We now know that it is easy to weigh our losses too greatly, so in addition to using metacognition to change our frame of thinking, what else can be done to avoid investing in something that is just not worth it? One study found that participating in mindfulness meditation, which literally means being aware of the present moment we are in, can help us direct our focus to the present and not lament our past decisions (Hafenbrack, Kinias & Barsade, 2013). By doing this we reduce the negative affect associated with giving up on an investment and increase our resistance to the sunk-cost fallacy. For example, if you have purchased a stock that keeps falling, it can be difficult to sell it and gain some of your money back because of the larger amount of money you have already invested in it. By focusing on long, deep breaths entering and leaving your body, instead of focusing on your past investment, you can bring your thoughts to the present to make a smart decision about selling your stock.

So the next time you are considering adding to an already considerable investment, stop and breathe. Focus on the present and future value of the clothes you are paying to store – or the PhD you need to complete – and you will be more likely to come to a rational decision and avoid the sunk cost fallacy.


Baliga, S., & Ely, J. (2011). Mnemonomics: The Sunk Cost Fallacy as a Memory Kludge. American Economic Journal: Microeconomics, 3(4), 35-67. Retrieved from http://www.jstor.org/stable/41330450

Dawkins, R., and T. R. Carlisle. 1976. “Parental Investment, Mate Desertion and a Fallacy.” Nature, 262(5564): 131-33

Hafenbrack, A. C., Kinias, Z., & Barsade, S. G. (2014). Debiasing the mind through meditation mindfulness and the sunk-cost bias. Psychological Science, 25(2), 369-376.

Kahneman, D., & Tversky, A. (1979). Prospect theory: An analysis of decision under risk. Econometrica: Journal of the econometric society, 263-291.

Molden, D. C., & Hui, C. M. (2011). Promoting de-escalation of commitment a regulatory-focus perspective on sunk costs. Psychological Science, 22(1), 8-12.

Tversky, A., & Kahneman, D. (1991). Loss Aversion in Riskless Choice: A Reference-Dependent Model. The Quarterly Journal of Economics, 106(4), 1039-1061. Retrieved from http://www.jstor.org/stable/2937956

  1. April 30th, 2017 at 19:19 | #1

    Hi Mollie! First of all, thank you – you’ve made me think about how much I am spending and adding to an already ‘considerable’ amount. I think I will think more rationally when shopping, or at least I will reconsider my options before sticking to the original one.

    I really liked your post. I think that images and memes you are using are very funny, and catchy (hint – attention).

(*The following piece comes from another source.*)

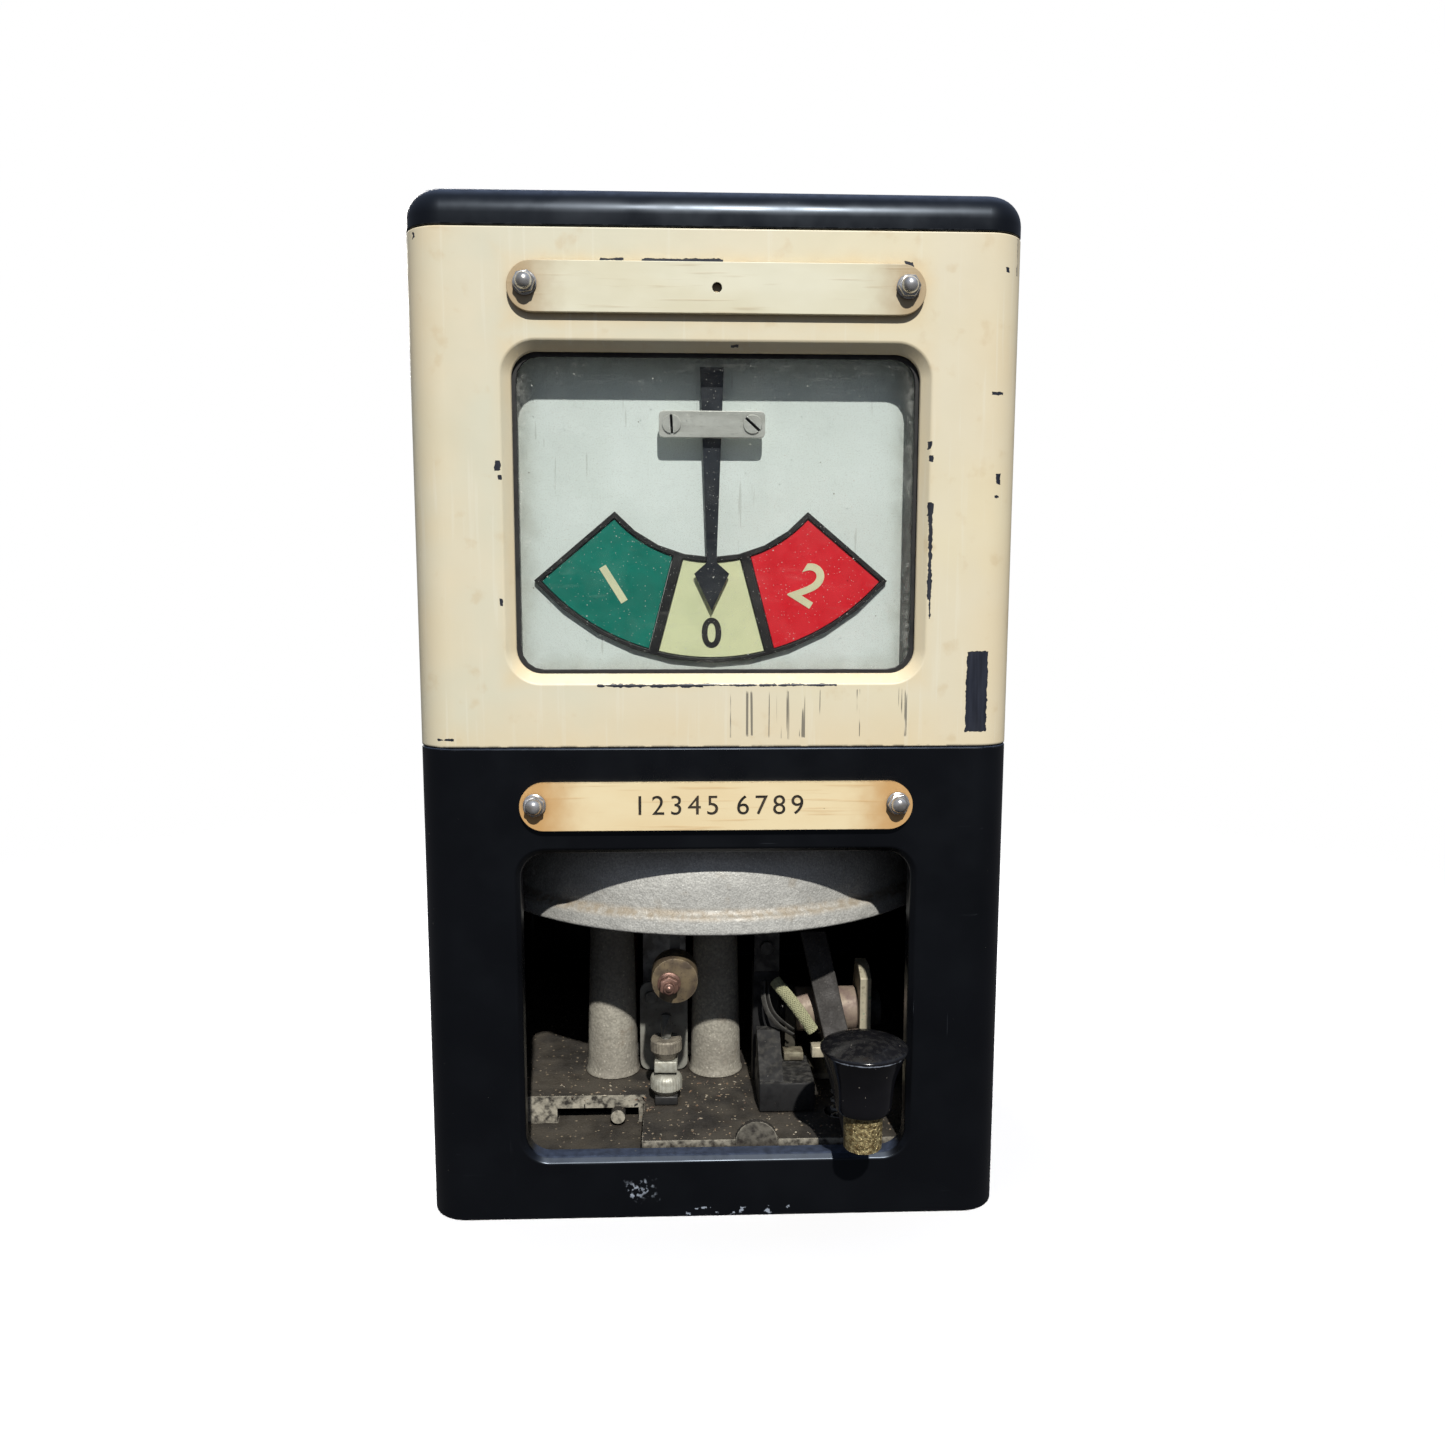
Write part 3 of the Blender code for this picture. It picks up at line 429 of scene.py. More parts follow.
def moulded(name, tone, shine, dust=0.3, lip=None):
    """Black mouldings: glossy where handled, with fine dust and hairline scratches, and a painted highlight
    along the lip where a lip height is given.
    """
    look = Look(name, shine, specular=0.45)
    scratch = look.cloud(0.8, 2.0, 0.72, 0.76, stretch=(1.0, 1.0, 0.04))
    look.tone = look.mix(look.grain(8.0, 4.0), tone, tuple(2.2 * v for v in tone))
    film = look.both(look.upward(0.35, 1.0), look.cloud(2.4, 6.0, 0.4, 0.7, 0.1, 1.0))
    look.lay((0.12, 0.115, 0.1), film, dust)
    look.lay((0.36, 0.33, 0.28), look.specks(2.6, 0.22), 0.8)
    look.lay((0.12, 0.12, 0.125), look.edges(0.5, 0.5), 0.35)
    if lip:
        # Painted highlight: a thin wavering bluish line along the front of the lip.
        wander = look.both(look.maths("SUBTRACT", look.grain(5.0, 3.0), 0.5), 3.0)
        lightened = look.spread(look.maths("ADD", look.away("Z", lip, 0.0), look.maths("ABSOLUTE", wander)),
                             0.1, 0.45, 1.0, 0.0)
        lightened = look.both(lightened, look.frontward(-0.75, -0.5))
        look.lay((0.42, 0.47, 0.56), lightened, 0.9)
    look.bump((scratch, -0.015), (look.grain(10.0), 0.05))
    rough = look.maths("ADD", look.cloud(5.0, 4.0, 0.3, 0.7, shine * 0.8, shine * 1.5),
                       look.both(film, 0.25))
    look.finish(rough)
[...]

    I have never really thought about decision making processes until this semester, and your explanation of the sunk cost fallacy bias is on point. As most of the decision making processes, the suck fallacy bias is also explained in behavioral economics theory, and is called prospect theory. Just like status quo bias, the prospect theory describes how we make decisions when there is risk involved. Another similarity to status quo bias is the phenomenon called loss aversion, explained in depth by Kahneman & Tversky, 1991. Another great point you made is the meditation, and taking a moment to re-think our decision. We can definitely all focus on the present by taking a moment to enjoy the mindfulness meditation, and raise our minds and awareness of the world around us, and the present moment we live in.

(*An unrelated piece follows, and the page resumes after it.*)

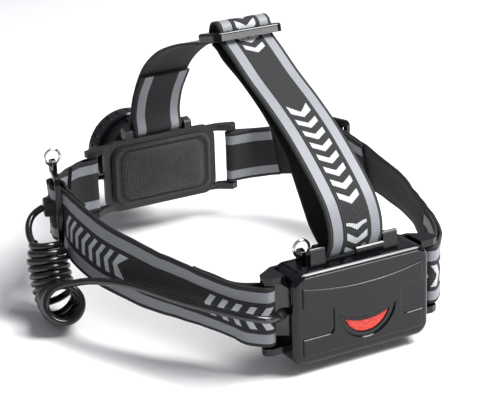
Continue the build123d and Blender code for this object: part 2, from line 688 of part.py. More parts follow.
CROWN_MIDDLE = Vector(0, 1.0, 94.7)
CROWN_UP = Vector(0, -0.233, 0.972)
CROWN_W = 39.0
CROWN_L = 21.0
with BuildPart() as crown_slider:
    with BuildSketch(Plane(origin=CROWN_MIDDLE, x_dir=(1, 0, 0), z_dir=CROWN_UP)):
        RectangleRounded(CROWN_W, CROWN_L, 3.5)
        with Locations((0, 4.9), (0, -4.9)):
            Rectangle(SLOT_H, 5.8, mode=Mode.SUBTRACT)
    extrude(amount=2.2, both=True)
    fillet(crown_slider.faces().sort_by(Axis(CROWN_MIDDLE, CROWN_UP))[-1].outer_wire().edges(), 1.4)
keep("crown_slider", crown_slider.part)

# ================================================================ cord
PACK_LEAD = [(44.8, 108.2, -11.0), (50.8, 111.7, -9.5), (59.2, 107.0, -7.7), (66.2, 95.0, -7.6), (71.6, 82.2, -8.0),
             (76.0, 70.6, -8.4), (80.6, 58.8, -8.0), (85.4, 47.2, -7.4), (90.0, 35.0, -8.6), (94.2, 23.6, -10.6),
             (98.6, 13.4, -13.0), (103.6, 6.4, -16.0), (108.2, 2.4, -19.4)]
COIL_LINE = [(107.5, 7.0, -25.5), (104.0, -4.9, -31.4), (101.8, -20.0, -30.0), (102.0, -27.0, -5.0)]
COIL_BENDS = [14.0, 15.0]
UPPER_LEAD = [(92.1, -49.1, 5.0), (97.0, -50.0, 3.0), (101.6, -47.2, -0.6), (104.6, -41.4, -4.2), (105.6, -34.0, -7.4)]
LAMP_LEAD = [(88.1, -52.6, 5.0), (86.6, -58.0, 4.2), (83.2, -65.6, 2.4), (75.0, -77.0, -0.2), (65.6, -87.6, -2.3),
             (55.0, -97.6, -4.0), (43.5, -103.0, -4.8), (30.5, -102.2, -5.0)]


def corner_radii(points):
    """The largest tidy arc at each corner of a route."""
    radii = []
    for before, corner, after in zip(points, points[1:], points[2:]):
        run_in = Vector(*corner) - Vector(*before)
        run_out = Vector(*after) - Vector(*corner)
        turn = run_in.get_angle(run_out)
        radii.append(0.45 * min(run_in.length, run_out.length) / tan(radians(turn / 2)))
    return radii


def tube(label, points, radii, diameter):
    """Round solid along straight runs joined by tangent arcs."""
    with BuildPart() as solid:
        with BuildLine() as route:
            FilletPolyline(*points, radius=radii)
        middle_line = route.wire()
        with BuildSketch(Plane(origin=points[0], z_dir=middle_line % 0)):
            Circle(diameter / 2)
        sweep(path=middle_line)
    expected = pi * (diameter / 2) ** 2 * middle_line.length
    print(label, "length", round(middle_line.length, 1), "radii", [round(r, 1) for r in radii],
          "volume / expected", round(solid.part.volume / expected, 4))
    keep(label, solid.part)


tube("cord_pack_lead", PACK_LEAD, corner_radii(PACK_LEAD), CORD_D)
tube("cord_coil", COIL_LINE, COIL_BENDS, COIL_D)
tube("cord_upper_lead", UPPER_LEAD, corner_radii(UPPER_LEAD), CORD_D)
tube("lamp_lead", LAMP_LEAD, corner_radii(LAMP_LEAD), CORD_D)

# ================================================================ export
os.makedirs("parts", exist_ok=True)
for label, part in parts.items():
    export_step(part, f"parts/{label}.step")
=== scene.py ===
import json
import math

import bpy
from mathutils import Matrix, Vector


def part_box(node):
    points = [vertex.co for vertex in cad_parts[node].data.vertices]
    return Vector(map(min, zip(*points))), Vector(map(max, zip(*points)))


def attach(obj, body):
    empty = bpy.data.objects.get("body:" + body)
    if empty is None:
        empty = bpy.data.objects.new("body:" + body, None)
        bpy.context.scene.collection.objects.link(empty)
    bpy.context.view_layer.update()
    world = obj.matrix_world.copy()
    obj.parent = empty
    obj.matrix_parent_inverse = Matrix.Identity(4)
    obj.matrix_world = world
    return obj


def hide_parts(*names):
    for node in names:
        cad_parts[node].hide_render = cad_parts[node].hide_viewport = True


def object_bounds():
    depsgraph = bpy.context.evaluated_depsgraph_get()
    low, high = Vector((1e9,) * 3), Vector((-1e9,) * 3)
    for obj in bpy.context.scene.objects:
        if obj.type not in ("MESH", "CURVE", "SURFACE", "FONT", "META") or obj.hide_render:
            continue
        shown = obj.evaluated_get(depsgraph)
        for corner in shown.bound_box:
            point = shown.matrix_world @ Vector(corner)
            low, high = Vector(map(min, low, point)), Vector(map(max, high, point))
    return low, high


# Strap headlamp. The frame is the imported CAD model: +Z up, the lamp faces -Y, the battery pack
# faces +Y and the wearer's left is +X. Blender works in metres; sizes below are in millimetres
# and pass through MM.

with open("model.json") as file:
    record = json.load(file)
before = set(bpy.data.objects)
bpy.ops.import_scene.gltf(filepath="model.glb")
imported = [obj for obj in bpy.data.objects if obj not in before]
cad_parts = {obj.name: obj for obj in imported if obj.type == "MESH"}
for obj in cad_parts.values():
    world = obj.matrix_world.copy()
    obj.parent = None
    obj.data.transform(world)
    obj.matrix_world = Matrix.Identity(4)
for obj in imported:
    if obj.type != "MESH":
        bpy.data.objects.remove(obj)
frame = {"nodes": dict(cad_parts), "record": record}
cad_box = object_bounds()
MM = 0.001


# ---------------------------------------------------------------- small tools
def point(x, y, z):
    """A place in millimetres as a vector in metres."""
    return Vector((x, y, z)) * MM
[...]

    It is true that we are willing to give up a lot of possible gains in order to avoid a small chance of a loss, and that is also depriving us from new experiences. So what are we getting from the sunk cost fallacy? What are we getting from sticking to the status quo? Nothing really! We just have an excuse to explain to someone why we so easily commit the first or already existing choice, over novel ones. Just like you cited “We fear the pain of losing much more than we value the reward of winning (Kahneman & Tversky, 1991)”.

    I suggest you look closely to other experiments to Kahneman and Tversky, if you wish to learn more on loss aversion and behavioral economics. You can look up some of my references, or just google them on ‘google scholar’.

    Tversky, A., & Kahneman, D. (1991). Loss Aversion in Riskless Choice: A Reference-Dependent Model. The Quarterly Journal of Economics, 106(4), 1039-1061. Retrieved from http://www.jstor.org/stable/2937956

  2. May 2nd, 2017 at 15:20 | #2

    @Adela Ramovic
    Thanks Adela! Glad you liked the post, and I really enjoyed reading more about loss aversion. The work of Kahneman & Tversky made me, too, think about the irrational decisions I am making!

  3. bacollin
    May 7th, 2017 at 13:13 | #3

    Hey Mollie! This post was super interesting and really made me start thinking about my own spending and the difficulties I have getting rid of old clothing. I am definitely the kind of person who has trouble throwing away my old t-shirts just incase I’ll need them in the future – I never do.

    This cognitive bias reminds me a lot of the one that I posted about on the Ostrich Effect. The Ostrich Effect describes the tendency people have to avoid conflict with the hopes that it everything will figure itself out on its own. After reading your post, I came to the realization that metacognition could have a large impact on those who fall victim to the Ostrich Effect. Similarly to how you said that people could avoid Sunk Cost Fallacy by thinking about their current situation and evaluating if they need a certain item of if they need to spend money on something unnecessary, people could avoid the Ostrich Effect by thinking about their current conflict and working to fix it instead of avoiding it. Studies have shown that avoiding our problems don’t necessarily solve them, and it can actually cause conflict in the workplace. Taking a moment to actually think about what is creating the issue – metacognition – could help it get resolved much more effectively and quickly.

    It would be interesting to see if studies have looked into different situations where the Sunk Cost Fallacy is more prevalent. For example, are people more likely to hang on to clothes or furniture that needs to be replaced?